#### Objective
Give back the entire listing verbatim.
****************
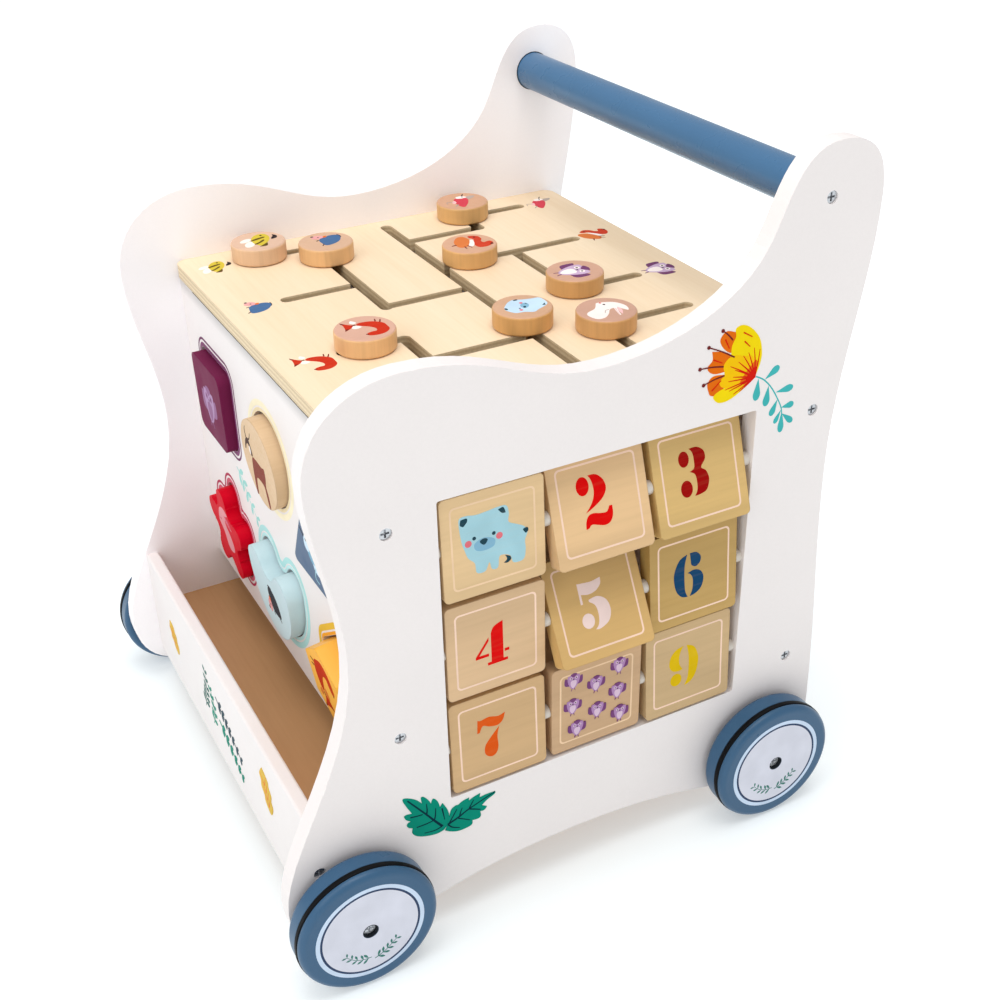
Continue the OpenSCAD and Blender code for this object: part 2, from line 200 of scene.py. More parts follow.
def wood_colour(f, pale, mid, dark, along, figure, fibre, streak, fuzz):
    """Grain of a wood whose fibres run along one axis, and its finest lines."""
    stretch, slow = [1.0, 1.0, 1.0], [1.0, 1.0, 1.0]
    stretch[along], slow[along] = 0.055, 0.16
    bands = f.noise(figure, 3, slow, 0.6)
    fine = f.noise(fibre, 3, stretch, 0.2)
    lines = f.noise(fibre * 0.4, 2, stretch, 0.4)
    base = f.mix(f.span(bands, 0.34, 0.66), pale, mid)
    base = f.mix(f.span(fine, 0.42, 0.72, 0.0, fuzz), base, dark)
    base = f.mix(f.span(lines, 0.58, 0.74, 0.0, streak), base, dark)
    return base, fine


def wood(name, pale, mid, dark, along, round_by=0.0008, streak=0.35, burn=0.4, fuzz=0.3):
    """Bare wood with slightly browned edges."""
    f = Finish(name, coat_rough=0.25, gloss=0.3)
    base, fine = wood_colour(f, pale, mid, dark, along, 26, 430, streak, fuzz)
    normal, edge = f.soft_edge(round_by)
    base = f.mix(f.math("MULTIPLY", edge, burn), base, shade(dark, 0.9))
    return f.done(base, f.span(fine, 0.3, 0.7, 0.45, 0.58), f.bump(fine, 0.22, 0.0003, normal))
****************
#### Task answer
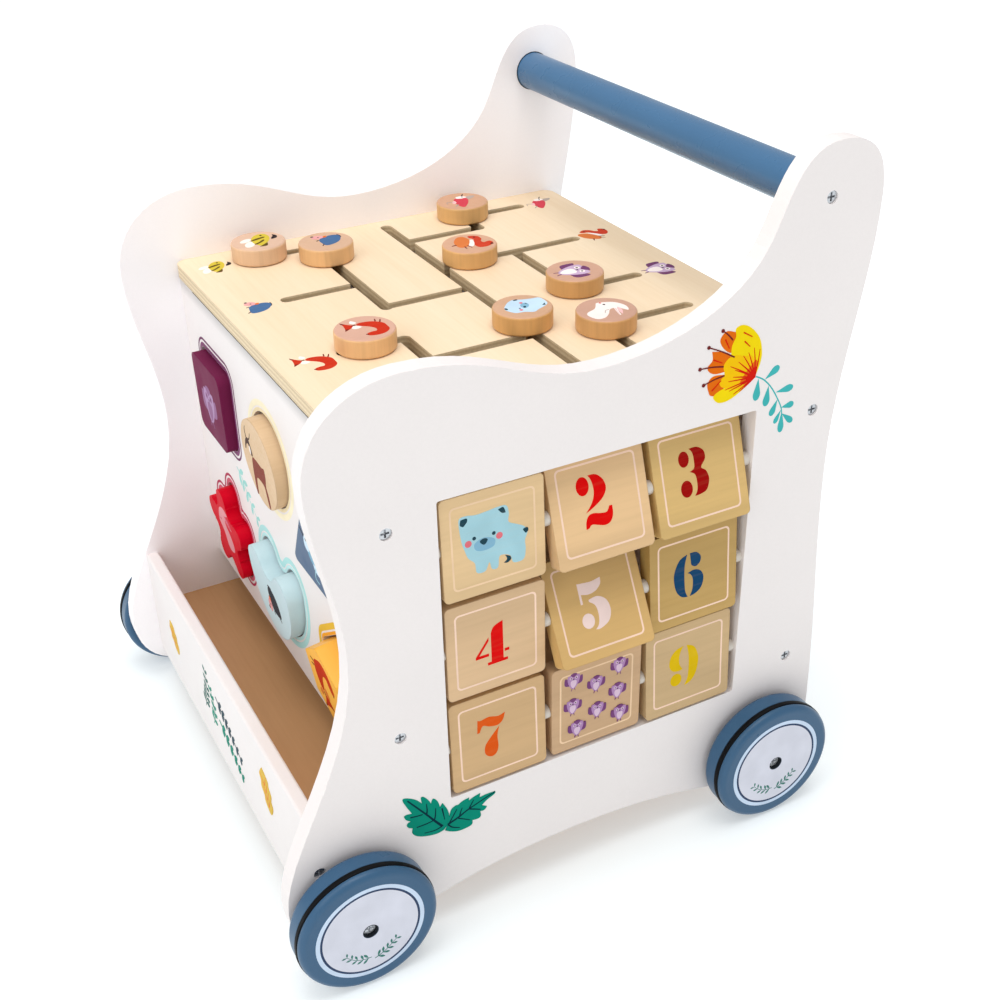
Continue the OpenSCAD and Blender code for this object: part 2, from line 200 of scene.py. More parts follow.
def wood_colour(f, pale, mid, dark, along, figure, fibre, streak, fuzz):
    """Grain of a wood whose fibres run along one axis, and its finest lines."""
    stretch, slow = [1.0, 1.0, 1.0], [1.0, 1.0, 1.0]
    stretch[along], slow[along] = 0.055, 0.16
    bands = f.noise(figure, 3, slow, 0.6)
    fine = f.noise(fibre, 3, stretch, 0.2)
    lines = f.noise(fibre * 0.4, 2, stretch, 0.4)
    base = f.mix(f.span(bands, 0.34, 0.66), pale, mid)
    base = f.mix(f.span(fine, 0.42, 0.72, 0.0, fuzz), base, dark)
    base = f.mix(f.span(lines, 0.58, 0.74, 0.0, streak), base, dark)
    return base, fine


def wood(name, pale, mid, dark, along, round_by=0.0008, streak=0.35, burn=0.4, fuzz=0.3):
    """Bare wood with slightly browned edges."""
    f = Finish(name, coat_rough=0.25, gloss=0.3)
    base, fine = wood_colour(f, pale, mid, dark, along, 26, 430, streak, fuzz)
    normal, edge = f.soft_edge(round_by)
    base = f.mix(f.math("MULTIPLY", edge, burn), base, shade(dark, 0.9))
    return f.done(base, f.span(fine, 0.3, 0.7, 0.45, 0.58), f.bump(fine, 0.22, 0.0003, normal))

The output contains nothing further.